P0982. WANDA LANDOWSKA: Bach Recital, recorded 1935-36, France; w.Yehudi Menuhin: Violin Sonata #3 in E, recorded 28 Dec., 1944, New York. (Canada) St Laurent Studio YSL 78-098. Transfers by Yves St Laurent.
"Almost needless to say, the playing is full of vigorous gestures and individual ideas. She was no respecter of text and there are little repeats here and there which are no more indicated than they are necessary. Yet such matters seem something of an irrelevance, since they only reflect an attitude of the time adopted by a celebrated pioneer of the harpsichord revival in the twentieth century. No, what charms me in Landowska's recital is her affecting poetic insight into Scarlatti's music; she is not just rediscovering the proper conjunction of composer and instrument, she believes in it and feels it intensely."
– GRAMOPHONE, Aug., 1994
"Wanda Landowska's harpsichord recital of last evening at the Town Hall was as stimulating as a needle shower. Indeed, the sound of that princely instrument, when it is played with art and fury, makes one think of golden rain and of how Danaë’s flesh must have tingled when she found herself caught out in just such a downpour….She played everything better than anybody else ever does. That is to say that the way she makes music is so deeply satisfactory that one has the feeling of a fruition, of a completeness at once intellectual and sensuously auditory beyond which it is difficult to imagine anything further.”
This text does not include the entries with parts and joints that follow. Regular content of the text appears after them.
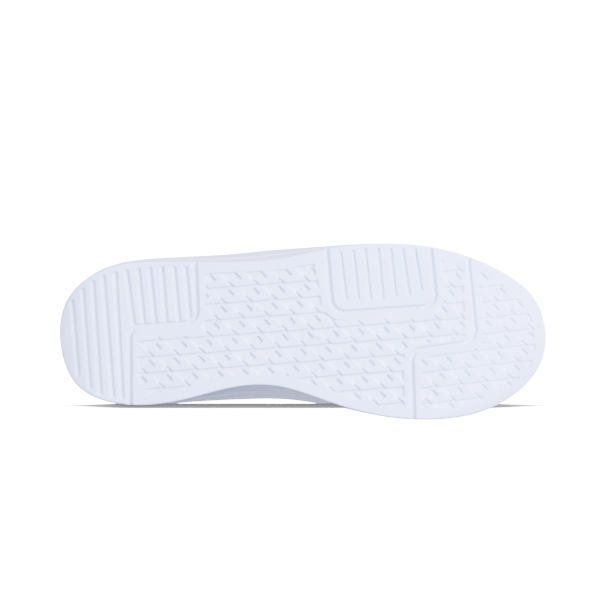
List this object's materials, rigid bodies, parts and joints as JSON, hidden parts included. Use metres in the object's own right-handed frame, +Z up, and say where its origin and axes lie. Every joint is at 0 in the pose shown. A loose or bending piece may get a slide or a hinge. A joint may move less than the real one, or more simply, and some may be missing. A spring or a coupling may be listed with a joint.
{
  "type": "court shoe",
  "caption": "Low-cut right court shoe with a zoned rubber outsole, foam midsole, panelled upper, padded collar and tongue, and straight lacing.",
  "frame": {"origin": "on the ground, under the middle of the shoe's bounding box", "axes": "+X from the heel to the toe, +Y to the inner (medial) side of this right shoe, +Z up"},
  "size_m": [0.3001, 0.1089, 0.1145],
  "materials": {
    "outsole_rubber": "matte moulded rubber, white with a faint lavender tint",
    "midsole_foam": "matte moulded foam, white",
    "stiffener": "plain moulded sheet",
    "insole_board": "needled board",
    "sockliner_fabric": "brushed knit over foam",
    "upper_leather": "smooth white leather with a fine grain",
    "overlay_leather": "smooth white leather, stitched edges",
    "lining_fabric": "fine mesh",
    "padding": "open-cell foam",
    "eyelet_metal": "white lacquer",
    "lace_fabric": "flat woven polyester",
    "aglet_plastic": "clear film over the lace"
  },
  "bodies": {
    "rearfoot": {"outsole": "outsole_rubber", "midsole": "midsole_foam", "shank": "stiffener", "strobel_board": "insole_board", "sockliner": "sockliner_fabric", "vamp": "upper_leather", "vamp_lining": "lining_fabric", "quarter_lateral": "upper_leather", "quarter_medial": "upper_leather", "quarter_lining": "lining_fabric", "collar_foam": "padding", "heel_counter": "stiffener", "foxing_lateral": "overlay_leather", "foxing_medial": "overlay_leather", "heel_tab": "overlay_leather", "eyestay_lateral": "overlay_leather", "eyestay_medial": "overlay_leather", "side_bar_lateral": "overlay_leather", "side_bar_medial": "overlay_leather", "eyelets_lateral": "eyelet_metal", "eyelets_medial": "eyelet_metal", "lace": "lace_fabric", "aglets": "aglet_plastic"},
    "forefoot": {"toe_cap": "overlay_leather", "toe_puff": "stiffener"},
    "tongue": {"tongue_cover": "upper_leather", "tongue_foam": "padding", "tongue_lining": "lining_fabric"}
  },
  "joints": [
    {"name": "ball_flex", "type": "hinge", "parent": "rearfoot", "child": "forefoot", "pos_m": [0.062, 0, 0.008], "axis": [0, -1, 0], "range_deg": [0, 30], "deforming": ["outsole", "midsole", "strobel_board", "sockliner", "vamp", "vamp_lining", "quarter_lateral", "quarter_medial", "quarter_lining", "eyestay_lateral", "eyestay_medial"]},
    {"name": "tongue_hinge", "type": "hinge", "parent": "rearfoot", "child": "tongue", "pos_m": [0.055, 0, 0.057], "axis": [0, -1, 0], "range_deg": [0, 12]}
  ]
}
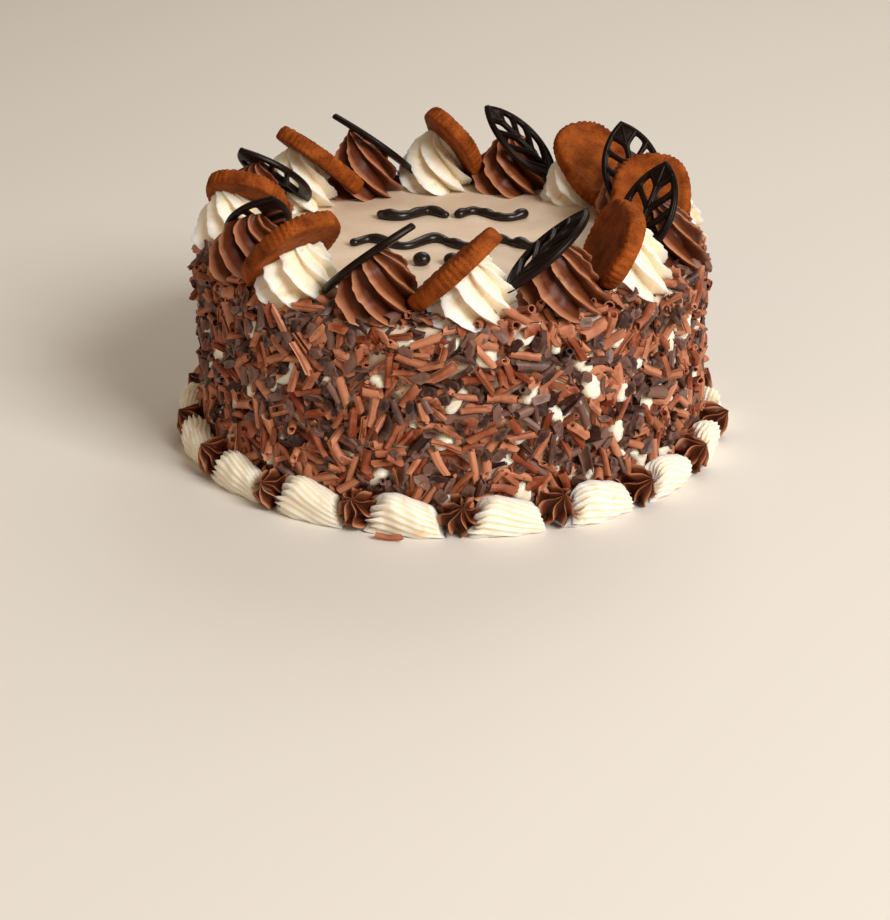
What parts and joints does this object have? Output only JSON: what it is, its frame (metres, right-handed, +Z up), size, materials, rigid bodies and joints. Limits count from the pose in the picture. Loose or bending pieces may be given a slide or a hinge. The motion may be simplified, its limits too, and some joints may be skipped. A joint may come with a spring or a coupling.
{
  "type": "layer cake",
  "caption": "Round cream cake coated in chocolate curls, ringed on top with piped rosettes carrying oval biscuits and chocolate leaves, with a piped shell and star border at its foot.",
  "frame": {"origin": "middle of the flat underside, on the surface the cake stands on", "axes": "+Z up; -Y is the front, the side seen in the picture; +X is to the right of one who faces the front"},
  "size_m": [0.295, 0.2922, 0.1493],
  "materials": {
    "cream": "soft piped and spread cream, off-white, slightly glossy on its ridges",
    "chocolate_cream": "piped chocolate cream, mid brown with a soft sheen",
    "chocolate_curls": "milk and dark chocolate curls and shards pressed into cream",
    "biscuit": "baked caramel-brown biscuit, dry and finely pitted",
    "dark_chocolate": "set dark chocolate, smooth with a dull gloss"
  },
  "bodies": {
    "root": {"cake_body": "cream", "curl_coat": "chocolate_curls", "cream_rosette_1": "cream", "cream_rosette_2": "cream", "cream_rosette_3": "cream", "cream_rosette_4": "cream", "cream_rosette_5": "cream", "cream_rosette_6": "cream", "cream_rosette_7": "cream", "cream_rosette_8": "cream", "chocolate_rosette_1": "chocolate_cream", "chocolate_rosette_2": "chocolate_cream", "chocolate_rosette_3": "chocolate_cream", "chocolate_rosette_4": "chocolate_cream", "chocolate_rosette_5": "chocolate_cream", "chocolate_rosette_6": "chocolate_cream", "chocolate_rosette_7": "chocolate_cream", "chocolate_rosette_8": "chocolate_cream", "biscuit_1": "biscuit", "biscuit_2": "biscuit", "biscuit_3": "biscuit", "biscuit_4": "biscuit", "biscuit_5": "biscuit", "biscuit_6": "biscuit", "biscuit_7": "biscuit", "biscuit_8": "biscuit", "leaf_1": "dark_chocolate", "leaf_2": "dark_chocolate", "leaf_3": "dark_chocolate", "leaf_4": "dark_chocolate", "leaf_5": "dark_chocolate", "leaf_6": "dark_chocolate", "leaf_7": "dark_chocolate", "leaf_8": "dark_chocolate", "border_1": "cream", "border_2": "cream", "border_3": "cream", "border_4": "cream", "border_5": "cream", "border_6": "cream", "border_7": "cream", "border_8": "cream", "border_9": "cream", "border_10": "cream", "border_11": "cream", "border_12": "cream", "border_13": "cream", "border_14": "cream", "border_15": "cream", "border_16": "cream", "border_17": "cream", "border_18": "cream", "scroll_left": "dark_chocolate", "scroll_right": "dark_chocolate", "wave": "dark_chocolate", "bead_1": "dark_chocolate", "bead_2": "dark_chocolate", "bead_3": "dark_chocolate"}
  },
  "joints": []
}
– Virgil Thomson, NEW YORK HERALD TRIBUNE, 22 Oct., 1942
"Landowska toured European museums inspecting period harpsichords and trying them out, then bought old instruments and had Pleyel make her large touring harpsichord. The most controversial aspect of this instrument was its 16-foot stop, an octave below normal pitch, which gave her instrument a deeper, richer sound than any other....in the early 21st century, that Landowska had been right all along when she said to Pablo Casals, 'You play Bach your way and I’ll play him his way'....She was the Goddess of the Harpsichord, the woman who single-handedly revived interest in the harpsichord and made it a mainstream instrument. By the time she died there were also Ralph Kirkpatrick, Sylvia Marlowe and a few others, all inspired by Landowska and following in her footsteps, but it was pretty much accepted that Landowska was Mount Everest and the others were the Blue Ridge Mountains, at best.
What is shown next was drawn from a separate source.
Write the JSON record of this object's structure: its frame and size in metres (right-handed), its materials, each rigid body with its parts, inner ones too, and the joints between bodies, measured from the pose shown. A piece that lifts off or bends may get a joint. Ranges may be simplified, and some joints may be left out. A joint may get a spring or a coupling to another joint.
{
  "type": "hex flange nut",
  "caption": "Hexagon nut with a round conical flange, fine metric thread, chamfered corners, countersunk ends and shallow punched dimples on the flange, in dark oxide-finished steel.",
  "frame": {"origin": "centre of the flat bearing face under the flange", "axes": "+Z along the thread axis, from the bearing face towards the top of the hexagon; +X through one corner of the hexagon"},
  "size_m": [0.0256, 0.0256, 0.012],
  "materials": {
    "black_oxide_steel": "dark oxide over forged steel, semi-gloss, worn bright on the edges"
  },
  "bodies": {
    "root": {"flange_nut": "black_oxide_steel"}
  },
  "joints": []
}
Dressed in a plain black dress with a shawl, her hair pulled back in a bun, her beaklike nose pointed towards the keyboard, she was almost like a ‘character’ created for the occasion, a real-life 18th-century woman somehow transported to the 20th….her severe dress and hair style were all part of her presentation. In concert she would have the house lights dimmed slowly until all was in darkness, somehow find her way from the wings to her harpsichord, then have the house lights suddenly turned up to reveal her already seated and starting to play. She usually had a candelabrum on her instrument as well. To a certain extent, then, her act was as much a theatrical presentation….”
- Lynn René Bayley, Art Music Lounge, 25 Aug., 2016
“Each of these disks, from Canadian engineer Yves St Laurent… [feature] St Laurent's natural transfer – made without filtering, like all his dubbings – it is easy to listen to, despite the surface noise.”